- _What is asked_
Both the line containing "for (const [side, word]" and the line containing "for node in" are to be reproduced exactly, along with every line between them, and nothing more.

- _Available data_
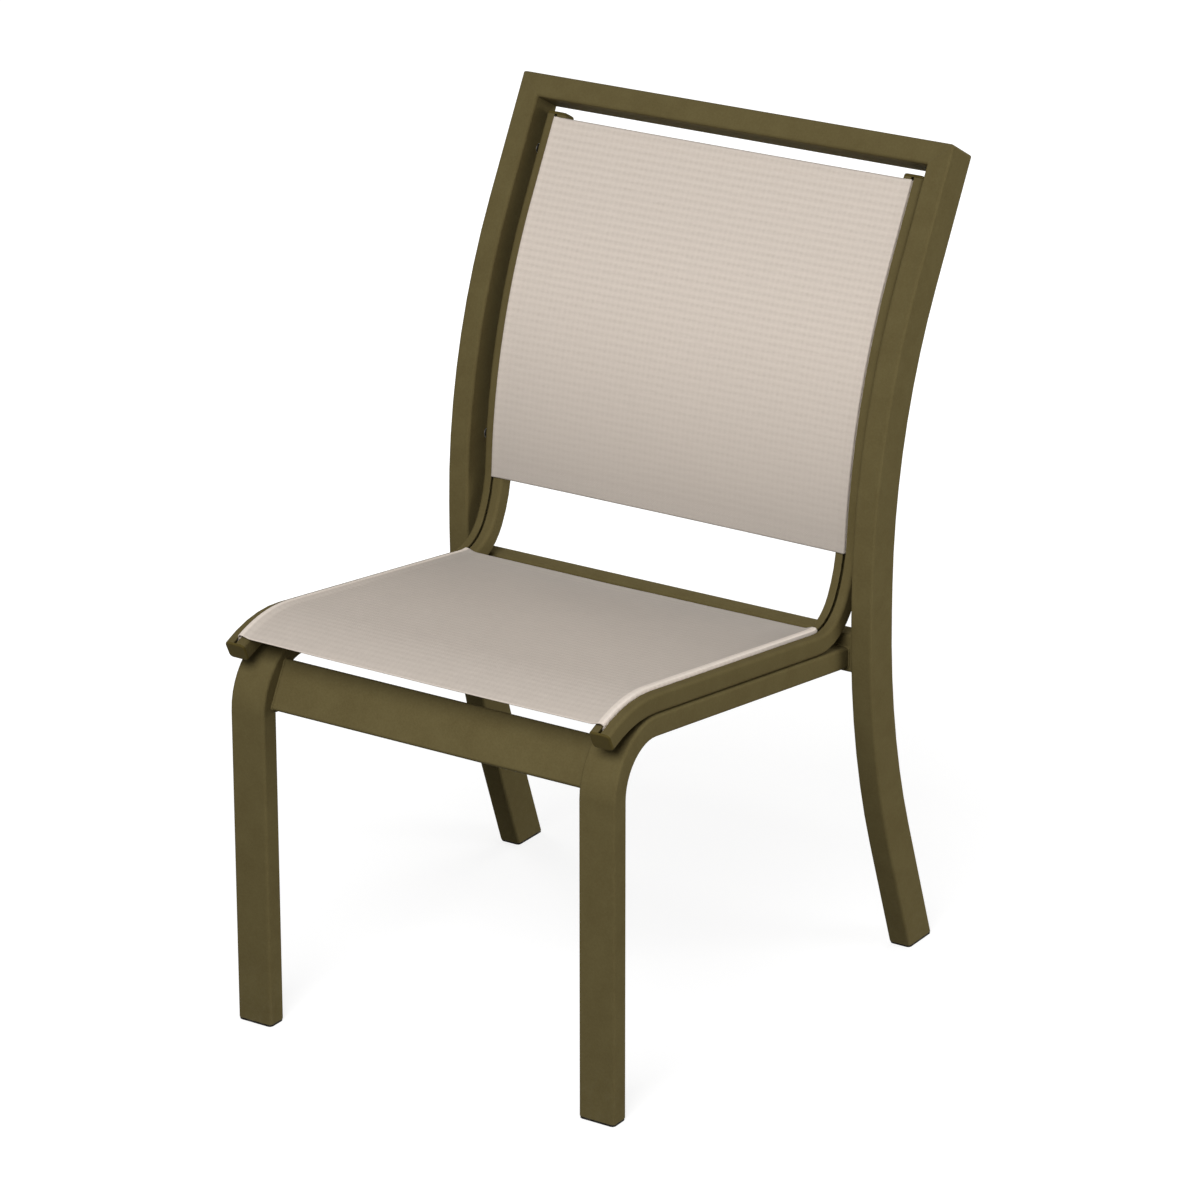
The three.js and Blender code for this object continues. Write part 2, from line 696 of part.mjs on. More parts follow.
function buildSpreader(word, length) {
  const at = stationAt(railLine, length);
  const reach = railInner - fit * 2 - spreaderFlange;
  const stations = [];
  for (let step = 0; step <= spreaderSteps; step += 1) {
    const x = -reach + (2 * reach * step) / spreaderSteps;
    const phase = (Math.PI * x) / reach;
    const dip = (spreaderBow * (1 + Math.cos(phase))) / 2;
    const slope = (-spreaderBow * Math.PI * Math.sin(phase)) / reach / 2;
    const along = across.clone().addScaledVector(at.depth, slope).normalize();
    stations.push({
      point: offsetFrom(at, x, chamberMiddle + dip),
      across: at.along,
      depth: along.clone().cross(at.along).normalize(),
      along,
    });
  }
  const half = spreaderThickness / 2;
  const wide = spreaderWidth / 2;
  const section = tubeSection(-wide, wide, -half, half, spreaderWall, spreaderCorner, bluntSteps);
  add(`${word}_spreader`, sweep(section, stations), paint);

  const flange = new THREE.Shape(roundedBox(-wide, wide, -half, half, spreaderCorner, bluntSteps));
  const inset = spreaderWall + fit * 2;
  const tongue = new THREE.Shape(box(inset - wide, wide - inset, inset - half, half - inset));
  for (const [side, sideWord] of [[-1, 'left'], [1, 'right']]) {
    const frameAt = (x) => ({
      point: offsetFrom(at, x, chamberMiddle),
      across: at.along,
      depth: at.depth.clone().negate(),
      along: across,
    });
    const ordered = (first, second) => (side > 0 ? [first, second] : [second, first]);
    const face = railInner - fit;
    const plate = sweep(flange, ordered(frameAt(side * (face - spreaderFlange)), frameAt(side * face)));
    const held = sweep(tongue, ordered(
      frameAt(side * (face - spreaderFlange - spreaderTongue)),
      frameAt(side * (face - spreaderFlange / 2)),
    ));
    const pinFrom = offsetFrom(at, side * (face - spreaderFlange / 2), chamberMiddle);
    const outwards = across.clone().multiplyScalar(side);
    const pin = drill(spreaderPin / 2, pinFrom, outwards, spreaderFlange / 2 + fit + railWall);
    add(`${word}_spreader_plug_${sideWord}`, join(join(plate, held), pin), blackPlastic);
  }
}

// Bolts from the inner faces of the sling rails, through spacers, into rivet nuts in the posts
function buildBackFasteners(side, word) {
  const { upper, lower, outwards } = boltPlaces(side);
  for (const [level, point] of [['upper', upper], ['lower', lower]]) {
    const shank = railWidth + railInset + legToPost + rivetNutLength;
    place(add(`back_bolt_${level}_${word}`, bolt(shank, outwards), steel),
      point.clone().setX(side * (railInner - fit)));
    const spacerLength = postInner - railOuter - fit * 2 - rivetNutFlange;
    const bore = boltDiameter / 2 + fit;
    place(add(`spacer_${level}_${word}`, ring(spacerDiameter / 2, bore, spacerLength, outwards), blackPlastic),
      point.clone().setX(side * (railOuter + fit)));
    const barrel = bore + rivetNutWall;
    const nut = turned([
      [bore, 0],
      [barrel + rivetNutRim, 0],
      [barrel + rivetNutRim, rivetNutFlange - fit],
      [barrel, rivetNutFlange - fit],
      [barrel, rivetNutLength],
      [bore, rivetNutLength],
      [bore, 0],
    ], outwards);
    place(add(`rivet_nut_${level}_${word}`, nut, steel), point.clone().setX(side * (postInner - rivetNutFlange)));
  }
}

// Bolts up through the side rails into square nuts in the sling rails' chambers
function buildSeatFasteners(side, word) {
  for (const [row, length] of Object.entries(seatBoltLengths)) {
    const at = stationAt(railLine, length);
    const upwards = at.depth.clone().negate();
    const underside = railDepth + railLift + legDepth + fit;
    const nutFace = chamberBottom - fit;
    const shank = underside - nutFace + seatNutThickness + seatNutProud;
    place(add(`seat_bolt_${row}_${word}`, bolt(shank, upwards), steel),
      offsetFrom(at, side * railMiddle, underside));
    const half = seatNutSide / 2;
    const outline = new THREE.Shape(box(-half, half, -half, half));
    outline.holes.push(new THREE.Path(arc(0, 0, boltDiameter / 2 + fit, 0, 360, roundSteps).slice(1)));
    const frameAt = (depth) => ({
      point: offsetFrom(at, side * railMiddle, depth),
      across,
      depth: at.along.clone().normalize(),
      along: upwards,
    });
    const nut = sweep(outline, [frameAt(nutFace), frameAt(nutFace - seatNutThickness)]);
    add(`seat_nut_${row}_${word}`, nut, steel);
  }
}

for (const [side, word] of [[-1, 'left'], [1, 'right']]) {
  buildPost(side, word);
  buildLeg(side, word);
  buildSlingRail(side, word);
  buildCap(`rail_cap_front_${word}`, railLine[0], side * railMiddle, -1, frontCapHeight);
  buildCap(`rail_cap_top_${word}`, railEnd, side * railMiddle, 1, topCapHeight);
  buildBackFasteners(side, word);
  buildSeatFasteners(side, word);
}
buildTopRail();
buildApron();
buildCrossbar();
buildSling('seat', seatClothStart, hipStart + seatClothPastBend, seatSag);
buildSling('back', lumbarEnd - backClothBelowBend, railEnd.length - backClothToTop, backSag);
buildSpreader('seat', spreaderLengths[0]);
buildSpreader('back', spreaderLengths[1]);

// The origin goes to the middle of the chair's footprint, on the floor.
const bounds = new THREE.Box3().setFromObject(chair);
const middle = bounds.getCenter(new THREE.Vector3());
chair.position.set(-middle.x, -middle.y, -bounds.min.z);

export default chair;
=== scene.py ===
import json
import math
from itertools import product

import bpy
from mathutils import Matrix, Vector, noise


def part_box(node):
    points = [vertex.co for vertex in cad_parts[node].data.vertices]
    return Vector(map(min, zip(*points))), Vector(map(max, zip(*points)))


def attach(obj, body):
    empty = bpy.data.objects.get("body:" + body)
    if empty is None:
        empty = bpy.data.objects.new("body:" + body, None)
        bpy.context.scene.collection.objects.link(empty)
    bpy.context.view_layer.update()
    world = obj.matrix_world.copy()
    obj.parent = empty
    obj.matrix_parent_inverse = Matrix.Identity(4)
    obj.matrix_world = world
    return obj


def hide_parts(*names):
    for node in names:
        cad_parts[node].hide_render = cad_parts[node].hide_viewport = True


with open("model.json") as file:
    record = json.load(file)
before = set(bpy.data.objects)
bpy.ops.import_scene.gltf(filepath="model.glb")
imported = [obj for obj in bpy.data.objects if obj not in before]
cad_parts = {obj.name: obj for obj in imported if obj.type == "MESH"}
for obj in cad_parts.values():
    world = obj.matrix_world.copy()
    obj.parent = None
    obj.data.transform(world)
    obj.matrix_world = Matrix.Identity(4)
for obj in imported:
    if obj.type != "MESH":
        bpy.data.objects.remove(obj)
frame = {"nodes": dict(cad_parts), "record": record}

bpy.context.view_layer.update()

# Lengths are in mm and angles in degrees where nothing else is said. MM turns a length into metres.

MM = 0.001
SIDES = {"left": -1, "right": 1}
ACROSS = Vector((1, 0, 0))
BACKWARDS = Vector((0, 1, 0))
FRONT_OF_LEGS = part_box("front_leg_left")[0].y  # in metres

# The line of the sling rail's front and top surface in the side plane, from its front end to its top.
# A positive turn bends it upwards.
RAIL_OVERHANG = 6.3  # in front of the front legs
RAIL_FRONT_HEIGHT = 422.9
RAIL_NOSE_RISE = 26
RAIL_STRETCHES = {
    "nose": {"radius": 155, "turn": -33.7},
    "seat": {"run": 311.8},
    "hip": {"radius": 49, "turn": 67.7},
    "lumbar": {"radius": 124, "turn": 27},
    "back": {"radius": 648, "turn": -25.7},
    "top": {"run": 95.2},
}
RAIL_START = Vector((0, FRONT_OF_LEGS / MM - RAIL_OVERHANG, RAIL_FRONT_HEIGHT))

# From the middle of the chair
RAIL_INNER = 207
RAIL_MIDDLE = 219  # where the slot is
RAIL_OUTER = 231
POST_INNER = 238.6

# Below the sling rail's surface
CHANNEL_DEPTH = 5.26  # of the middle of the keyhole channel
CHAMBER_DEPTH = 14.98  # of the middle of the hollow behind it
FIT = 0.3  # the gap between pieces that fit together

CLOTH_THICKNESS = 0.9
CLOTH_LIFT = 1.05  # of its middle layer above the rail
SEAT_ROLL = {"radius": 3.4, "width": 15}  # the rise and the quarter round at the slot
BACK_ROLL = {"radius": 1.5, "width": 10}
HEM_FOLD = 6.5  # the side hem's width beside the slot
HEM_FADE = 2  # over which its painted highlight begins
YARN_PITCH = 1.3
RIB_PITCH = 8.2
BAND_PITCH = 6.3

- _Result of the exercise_
for (const [side, word] of [[-1, 'left'], [1, 'right']]) {
  buildPost(side, word);
  buildLeg(side, word);
  buildSlingRail(side, word);
  buildCap(`rail_cap_front_${word}`, railLine[0], side * railMiddle, -1, frontCapHeight);
  buildCap(`rail_cap_top_${word}`, railEnd, side * railMiddle, 1, topCapHeight);
  buildBackFasteners(side, word);
  buildSeatFasteners(side, word);
}
buildTopRail();
buildApron();
buildCrossbar();
buildSling('seat', seatClothStart, hipStart + seatClothPastBend, seatSag);
buildSling('back', lumbarEnd - backClothBelowBend, railEnd.length - backClothToTop, backSag);
buildSpreader('seat', spreaderLengths[0]);
buildSpreader('back', spreaderLengths[1]);

// The origin goes to the middle of the chair's footprint, on the floor.
const bounds = new THREE.Box3().setFromObject(chair);
const middle = bounds.getCenter(new THREE.Vector3());
chair.position.set(-middle.x, -middle.y, -bounds.min.z);

export default chair;
=== scene.py ===
import json
import math
from itertools import product

import bpy
from mathutils import Matrix, Vector, noise


def part_box(node):
    points = [vertex.co for vertex in cad_parts[node].data.vertices]
    return Vector(map(min, zip(*points))), Vector(map(max, zip(*points)))


def attach(obj, body):
    empty = bpy.data.objects.get("body:" + body)
    if empty is None:
        empty = bpy.data.objects.new("body:" + body, None)
        bpy.context.scene.collection.objects.link(empty)
    bpy.context.view_layer.update()
    world = obj.matrix_world.copy()
    obj.parent = empty
    obj.matrix_parent_inverse = Matrix.Identity(4)
    obj.matrix_world = world
    return obj


def hide_parts(*names):
    for node in names:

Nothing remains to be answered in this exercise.